Michigan State hires director of Eli and Edythe Broad Art Museum

Michigan State University welcomes this award-winning curator and widely published author and critic

Michael Rush

Michigan State University has announced the hiring of Michael Rush as the founding director of the Eli and Edythe Broad Art Museum. Rush, most recently the director of the Rose Art Museum at Brandeis University, was recommended by a search committee after an extensive international search.

 
“We have a prestigious donor, world-class architect Zaha Hadid, stunning architecture and have now found the essential missing piece—an innovative art museum director—in hiring Michael Rush,” said President Lou Anna K. Simon. “Michigan State University welcomes this award-winning curator and widely published author and critic. With his entrepreneurial spirit, Michael will direct the months leading to a vibrant opening of the Eli and Edythe Broad Art Museum in 2012 and the exciting years to come.”
 
At Brandeis, located near Boston, Rush oversaw a significant collection of modern and contemporary art in the region and was widely recognized for his leadership during a controversial attempt by the university to sell the collection and close the museum.
 
He also was director of the Palm Beach Institute of Contemporary Art, has lectured internationally on art and museum practice, has received awards from the International Association of Art Critics for his curatorial projects and is the co-founder of the Contemporary Art Museum Directors Association.
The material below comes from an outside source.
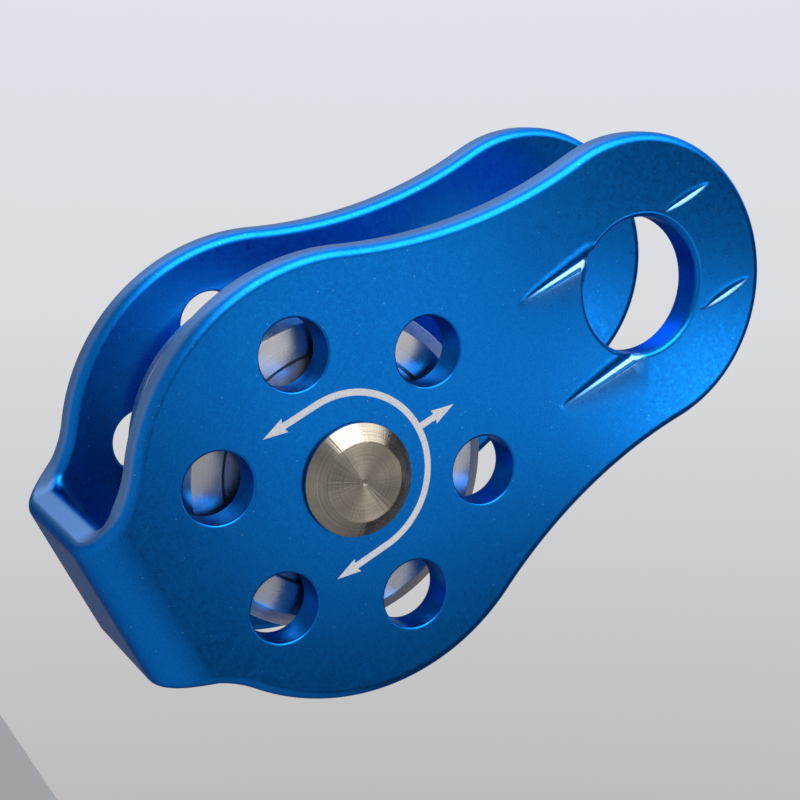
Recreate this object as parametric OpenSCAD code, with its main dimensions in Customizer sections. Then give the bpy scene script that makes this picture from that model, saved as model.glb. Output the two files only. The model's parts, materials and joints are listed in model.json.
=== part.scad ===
// Fixed-side rope pulley: one bent side frame, a grooved sheave on two ball
// bearings, and a fixed axle. It hangs from its eye: the origin is the centre
// of the eye, +Z points up out of the eye and the axle runs along Y.

/* [Side frame] */
// Plate thickness of the bent frame
plate_t = 4.5; // [3:0.25:5]
// Width of the frame over both plates
frame_w = 30.5; // [26:0.5:33]
// Distance from the eye down to the axle
eye_to_axle = 44.5; // [40:0.5:50]
// Outer radius of the plates around the axle
body_r = 27; // [25:0.5:30]
// Outer radius of the plates around the eye
eye_outer_r = 19; // [16:0.5:21]
// Radius of the carabiner eye
eye_r = 8.6; // [7:0.1:10]
// Radius of the hollow flanks between eye and body
neck_r = 65; // [50:1:90]
// Distance from the axle down to the outside of the bridge
bridge_drop = 31.5; // [31:0.5:38]
// Half of the bridge's width
bridge_half_w = 9.5; // [8:0.5:12]
// Radius where the plates narrow into the bridge
flank_r = 14; // [10:0.5:18]
// Outside radius of the two bends
bend_r = 6; // [5:0.5:8]

/* [Lightening holes and pressed grooves] */
// Radius of each lightening hole
light_hole_r = 4.2; // [3:0.1:4.5]
// Radius of the circle that the lightening holes lie on
light_ring_r = 17; // [16:0.5:19]
// Distance of the pressed grooves beside the eye from the frame's centre line
press_x = 7.2; // [6:0.1:7.4]
// Widest radius of a long groove, which runs out below the eye
long_groove_r = 0.65; // [0.3:0.05:0.8]
// Widest radius of a short groove, above the eye
short_groove_r = 0.35; // [0.2:0.05:0.5]

/* [Axle] */
// Radius of the axle's shank
axle_r = 5; // [4.5:0.5:5]
// Radius of the axle's riveted tail
tail_r = 3.75; // [3:0.25:4]
// Radius of the turned head and of the collar
head_r = 6.8; // [6.5:0.1:8]
// Radius of the flat face of the head
head_face_r = 4.7; // [4.2:0.1:5.5]
// Height of the head's straight skirt
head_skirt = 0.7; // [0.5:0.1:1.5]
// Height of the whole head
head_h = 1.9; // [1.6:0.1:3.5]

/* [Sheave] */
// Radius of the sheave's flanges
sheave_r = 20; // [18:0.5:20]
// Radius of the sheave at the root of its groove
root_r = 12; // [12:0.5:13]
// Radius of the rope groove
groove_r = 6.6; // [6:0.1:7]
// Gap between the sheave and each plate
side_gap = 1; // [0.6:0.1:1.2]
// Bevel on the outside of each flange
flange_bevel = 1.7; // [1:0.1:2]

/* [Bearings] */
// Radius of the bearing's outside
bearing_r = 9.5; // [9.5:0.5:9.5]
// Width of one bearing
bearing_w = 5; // [5:0.5:5]
// Number of balls in one bearing
ball_count = 11; // [9:1:11]
// Radius of a ball
ball_r = 1.19; // [1.1:0.01:1.19]
// Width of the spacer between the inner races
race_gap = 2.5; // [2:0.5:3]

/* [Hidden] */
$fn = 96;
cut = 0.5;                               // how far a cutter runs past a face
axle_z = -eye_to_axle;
plate_y = frame_w / 2 - plate_t;         // inner face of each plate
bottom_z = axle_z - bridge_drop;
inner_bend_r = bend_r - plate_t;
sheave_half_w = plate_y - side_gap;

// Hollow flank between eye and body: a circle that touches both round ends
neck_z = axle_z + (pow(body_r + neck_r, 2) - pow(eye_outer_r + neck_r, 2)
         + pow(eye_to_axle, 2)) / (2 * eye_to_axle);
neck_x = sqrt(pow(eye_outer_r + neck_r, 2) - pow(neck_z, 2));
// Flank of the bridge: a circle that touches the body and the strip's edge
flank_x = bridge_half_w + flank_r;
flank_z = axle_z - sqrt(pow(body_r + flank_r, 2) - pow(flank_x, 2));

long_groove_z = -15.5;                   // point of a long groove
long_groove_end_z = -3;                  // where it has run into the eye
short_groove_z = 7.8;                    // lower point of a short groove
short_groove_l = 7.6;

groove_centre_r = root_r + groove_r;
flare = 0.5;                             // how far the groove's mouth opens at the rim
bevel_depth = 1;                         // axial depth of the flange's outer bevel

bore_r = axle_r;                         // bearings and spacers sit on the shank
pitch_r = (axle_r + bearing_r) / 2;      // circle of the ball centres
race_groove_r = ball_r + 0.05;           // running clearance between ball and race
inner_land_r = pitch_r - 0.9;            // shoulder of the inner race
outer_land_r = pitch_r + 0.9;            // shoulder of the outer race
cage_t = 0.8;
cage_half_w = 1.55;
pocket_r = ball_r + 0.04;
shield_t = 0.3;
shield_seat_r = outer_land_r + 0.5;
shield_inset = 0.1;                      // shield's outside below the race's end
shield_gap = 0.12;                       // gap between shield and inner race
bearing_y = race_gap / 2 + bearing_w / 2;
bearing_end = race_gap / 2 + bearing_w;

ring_t = 0.9;                            // retaining ring
ring_depth = 0.5;                        // how far the ring sits in the bore's wall
ring_width = 1.5;
ring_open_angle = 34;
lug_r = 1.05;
lug_hole_r = 0.5;
spacer_r = inner_land_r;                 // spacers are as wide as the inner race

// ---------- helpers ----------

// Turns a profile drawn as (radius, place along the axle) about the axle
module on_axle(side = 1) {
    translate([0, 0, axle_z]) mirror([0, side < 0 ? 1 : 0, 0])
        rotate([-90, 0, 0]) rotate_extrude() children();
}

// A ring's profile from one radius and place to another
module band(r0, r1, y0, y1) {
    translate([r0, y0]) square([r1 - r0, y1 - y0]);
}

module y_rod(r, length) {
    rotate([90, 0, 0]) cylinder(r = r, h = length, center = true);
}

// ---------- side frame ----------

// Points on an arc, without its first one. Angles run from +X towards +Z
function arc(centre, r, from, to, steps) =
    [for (i = [1 : steps]) let (a = from + (to - from) * i / steps) centre + r * [cos(a), sin(a)]];

// The plate's outline, seen along the axle: round eye, hollow neck, round body, hollow flank,
// each arc touching the next. The -X half mirrors the +X half.
module plate_outline() {
    eye_turn = atan2(neck_z, neck_x);
    body_turn = atan2(neck_z - axle_z, neck_x);
    flank_turn = atan2(flank_z - axle_z, flank_x);
    half = concat(
        arc([0, 0], eye_outer_r, 90, eye_turn, 32),
        arc([neck_x, neck_z], neck_r, eye_turn + 180, body_turn + 180, 14),
        arc([0, axle_z], body_r, body_turn, flank_turn, 30),
        arc([flank_x, flank_z], flank_r, flank_turn + 180, 180, 12));
    other_half = [for (i = [len(half) - 1 : -1 : 0]) [-half[i].x, half[i].y]];
    polygon(concat([[0, eye_outer_r]], half, other_half));
}

// A block with its two lower corners rounded, seen from the side
module round_bottomed(half_w, low, high, r) {
    translate([-half_w, low + r]) square([2 * half_w, high - low - r]);
    translate([r - half_w, low]) square([2 * (half_w - r), r]);
    for (s = [-1, 1]) translate([s * (half_w - r), low + r]) circle(r);
}

// The flat strip bent into a U, seen from the side
module bent_strip() {
    difference() {
        round_bottomed(frame_w / 2, bottom_z, eye_outer_r + cut, bend_r);
        round_bottomed(plate_y, bottom_z + plate_t, eye_outer_r + 2 * cut, inner_bend_r);
    }
}

// Four pointed grooves pressed into the outside of one plate beside the eye
module pressed_grooves(side) {
    long_l = long_groove_end_z - long_groove_z;
    for (s = [-1, 1]) {
        translate([s * press_x, side * frame_w / 2, long_groove_z])
            cylinder(r1 = 0, r2 = long_groove_r, h = long_l);
        translate([s * press_x, side * frame_w / 2, short_groove_z]) {
            cylinder(r1 = 0, r2 = short_groove_r, h = short_groove_l / 2);
            translate([0, 0, short_groove_l / 2])
                cylinder(r1 = short_groove_r, r2 = 0, h = short_groove_l / 2);
        }
    }
}

module side_frame() {
    color("royalblue") difference() {
        intersection() {
            rotate([90, 0, 90])
                linear_extrude(height = 2 * body_r + 2 * cut, center = true) bent_strip();
            rotate([90, 0, 0])
                linear_extrude(height = frame_w + 2 * cut, center = true) plate_outline();
        }
        y_rod(eye_r, frame_w + 2 * cut);
        translate([0, 0, axle_z]) y_rod(axle_r, frame_w + 2 * cut);
        for (a = [30 : 60 : 330])
            translate([light_ring_r * sin(a), 0, axle_z + light_ring_r * cos(a)])
                y_rod(light_hole_r, frame_w + 2 * cut);
        for (side = [-1, 1]) pressed_grooves(side);
    }
}

// ---------- axle ----------

// Skirt and bevel of the turned head, starting at the plate's outer face
module head_profile(bore) {
    polygon([[bore, 0], [head_r, 0], [head_r, head_skirt], [head_face_r, head_h], [bore, head_h]]);
}

module axle_pin() {
    color("silver") {
        on_axle() {
            band(0, axle_r, -frame_w / 2, frame_w / 2);
            band(0, tail_r, 0, frame_w / 2 + head_h);
        }
        on_axle(-1) translate([0, frame_w / 2]) head_profile(0);
    }
}

module axle_collar() {
    color("silver") on_axle() translate([0, frame_w / 2]) head_profile(tail_r);
}

// ---------- sheave ----------

// Half of the sheave's section, from the middle of its width to one face
module sheave_half() {
    difference() {
        polygon([[outer_land_r, 0], [sheave_r, 0], [sheave_r, sheave_half_w - bevel_depth],
                 [sheave_r - flange_bevel, sheave_half_w], [outer_land_r, sheave_half_w]]);
        translate([groove_centre_r, 0]) circle(groove_r);
        polygon([[groove_centre_r, 0], [sheave_r + cut, 0],
                 [sheave_r + cut, groove_r + flare], [groove_centre_r, groove_r]]);
        band(0, bearing_r, race_gap / 2, sheave_half_w + cut);
        band(0, bearing_r + ring_depth, bearing_end, bearing_end + ring_t);
    }
}

module sheave() {
    color("lightgray") {
        on_axle(-1) sheave_half();
        on_axle(1) sheave_half();
    }
}

// Snap ring in the sheave's bore, open at one place, with two plier holes
module retaining_ring(side) {
    mid_r = bearing_r + ring_depth - ring_width;
    lug_at = bearing_r - 1.3;
    color("dimgray") difference() {
        union() {
            difference() {
                on_axle(side) band(mid_r, bearing_r + ring_depth, bearing_end, bearing_end + ring_t);
                translate([0, side * (bearing_end + ring_t / 2), axle_z])
                    rotate([90, 0, 0]) linear_extrude(height = 2 * ring_t, center = true)
                        polygon([[0, 0],
                                 2 * bearing_r * [sin(ring_open_angle / 2), cos(ring_open_angle / 2)],
                                 2 * bearing_r * [-sin(ring_open_angle / 2), cos(ring_open_angle / 2)]]);
            }
            for (s = [-1, 1]) ring_lug(side, s * ring_open_angle / 2, lug_at, lug_r, ring_t);
        }
        for (s = [-1, 1]) ring_lug(side, s * ring_open_angle / 2, lug_at, lug_hole_r, 2 * ring_t);
    }
}

module ring_lug(side, angle, at_r, r, height) {
    translate([at_r * sin(angle), side * (bearing_end + ring_t / 2), axle_z + at_r * cos(angle)])
        y_rod(r, height);
}

// ---------- spacers ----------

module spacer_bush(side) {
    color("gainsboro") on_axle(side) band(bore_r, spacer_r, bearing_end, plate_y);
}

module race_spacer() {
    color("gainsboro") on_axle() band(bore_r, spacer_r, -race_gap / 2, race_gap / 2);
}

// ---------- ball bearings ----------

module ball_track() {
    translate([pitch_r, bearing_y]) circle(race_groove_r);
}

module inner_race(side) {
    color("lightsteelblue") on_axle(side) difference() {
        band(bore_r, inner_land_r, race_gap / 2, bearing_end);
        ball_track();
    }
}

module outer_race(side) {
    color("lightsteelblue") on_axle(side) difference() {
        band(outer_land_r, bearing_r, race_gap / 2, bearing_end);
        ball_track();
        band(0, shield_seat_r, race_gap / 2 - cut, race_gap / 2 + shield_inset + shield_t);
        band(0, shield_seat_r, bearing_end - shield_inset - shield_t, bearing_end + cut);
    }
}

// Places its children once for each ball, with +Z pointing away from the axle
module at_balls(side) {
    for (i = [0 : ball_count - 1])
        translate([0, side * bearing_y, axle_z]) rotate([0, i * 360 / ball_count, 0])
            translate([0, 0, pitch_r]) children();
}

module balls(side) {
    color("white") at_balls(side) sphere(ball_r);
}

module cage(side) {
    color("goldenrod") difference() {
        on_axle(side) band(pitch_r - cage_t / 2, pitch_r + cage_t / 2,
                           bearing_y - cage_half_w, bearing_y + cage_half_w);
        at_balls(side) cylinder(r = pocket_r, h = 2 * cage_t, center = true);
    }
}

// Shield in the race's end away from the sheave's middle, or near it
module shield(side, outward) {
    low = outward ? bearing_end - shield_inset - shield_t : race_gap / 2 + shield_inset;
    color("slategray") on_axle(side)
        band(inner_land_r + shield_gap, shield_seat_r, low, low + shield_t);
}

// ---------- assembly ----------

side_frame();
axle_pin();
axle_collar();
sheave();
spacer_bush(-1);  // front_spacer_bush
spacer_bush(1);  // rear_spacer_bush
race_spacer();
retaining_ring(-1);  // front_retaining_ring
retaining_ring(1);  // rear_retaining_ring
inner_race(-1);  // front_inner_race
outer_race(-1);  // front_outer_race
balls(-1);  // front_balls
cage(-1);  // front_cage
shield(-1, true);  // front_outer_shield
shield(-1, false);  // front_inner_shield
inner_race(1);  // rear_inner_race
outer_race(1);  // rear_outer_race
balls(1);  // rear_balls
cage(1);  // rear_cage
shield(1, true);  // rear_outer_shield
shield(1, false);  // rear_inner_shield
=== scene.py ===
"""Looks of the rope pulley: meshes, materials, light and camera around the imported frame.

The shared frame's origin is the centre of the eye, +Z runs up out of the eye and the axle lies
along Y, with the front plate on the -Y side. The pulley's sizes are in millimetres, and MM turns
them into Blender's metres. The lamps' and the floor's own sizes are in metres.
"""
import json
from math import acos, asin, atan2, cos, pi, radians, sin, sqrt

import bpy
import numpy as np
from mathutils import Matrix, Vector
from mathutils.geometry import delaunay_2d_cdt


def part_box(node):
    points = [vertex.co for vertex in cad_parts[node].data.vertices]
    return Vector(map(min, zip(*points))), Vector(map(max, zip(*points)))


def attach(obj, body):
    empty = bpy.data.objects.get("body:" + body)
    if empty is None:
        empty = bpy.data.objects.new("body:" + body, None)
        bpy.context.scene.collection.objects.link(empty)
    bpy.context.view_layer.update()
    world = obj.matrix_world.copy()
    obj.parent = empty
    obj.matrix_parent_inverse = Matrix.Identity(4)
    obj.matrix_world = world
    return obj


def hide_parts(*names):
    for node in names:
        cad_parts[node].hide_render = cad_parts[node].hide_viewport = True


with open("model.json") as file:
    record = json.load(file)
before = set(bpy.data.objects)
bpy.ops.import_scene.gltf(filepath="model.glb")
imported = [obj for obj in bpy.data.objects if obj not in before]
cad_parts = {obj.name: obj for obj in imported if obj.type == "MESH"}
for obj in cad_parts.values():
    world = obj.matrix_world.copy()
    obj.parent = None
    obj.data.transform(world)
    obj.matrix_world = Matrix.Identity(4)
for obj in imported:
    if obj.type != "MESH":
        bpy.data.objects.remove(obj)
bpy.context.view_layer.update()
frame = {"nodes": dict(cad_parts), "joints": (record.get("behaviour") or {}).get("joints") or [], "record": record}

MM = 0.001

# ---------- sizes, in millimetres, read from the frame where it gives them ----------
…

Rush also hosts an Internet radio program, “Rush Interactive,” on Art International Radio which is accessed in more than 40 countries around the world.
 
“We were asked to find a charismatic art museum professional with inventive ideas and vital connections in the contemporary art world. Michael Rush is that person,” said Linda Stanford, associate provost and chairperson of the search committee.
 
Rush is a widely published author and has contributed regularly to numerous publications including “Art in America,” “Art on Paper” and the New York Times. Among his books are “Video Art,” “New Media in Art,” “New Media in Late 20th-Century Art,” “Marjetica Potrc: Urgent Architecture” and monographs on artists Gunther Brus, Steve Miller and Alexis Rockman.
 
“I am honored to be joining Michigan State as the founding director of the Eli and Edythe Broad Art Museum,” said Rush. “This is for me an extraordinary opportunity; moreover, this new museum is a great moment in philanthropy, education and international contemporary art.”
 
The facility is named in honor of Eli and Edythe Broad, longtime supporters of the university who provided the lead gift for the museum. The Broads’ gift of $28 million, with $21 million designated for construction of the building and $7 million to be used for acquisitions, exhibitions and operations, was the catalyst for the project. Additional fundraising for construction has so far raised nearly $34 million of the $40 million goal for the building.
 
“Edye and I are delighted with the selection of Michael Rush as director of the Broad Art Museum,” Broad said. “He is a principled scholar, educator and museum professional who has demonstrated an ability to work effectively with a broad public while growing the reach of arts institutions internationally. We are impressed with his leadership and are confident he will work with MSU and the Lansing community to make the museum a world-class institution.”
 
The museum, which broke ground on March 16, is expected to open in the spring of 2012 and will feature more than 70 percent gallery space and room for large art works to be displayed. The primary focus of the museum will be contemporary art.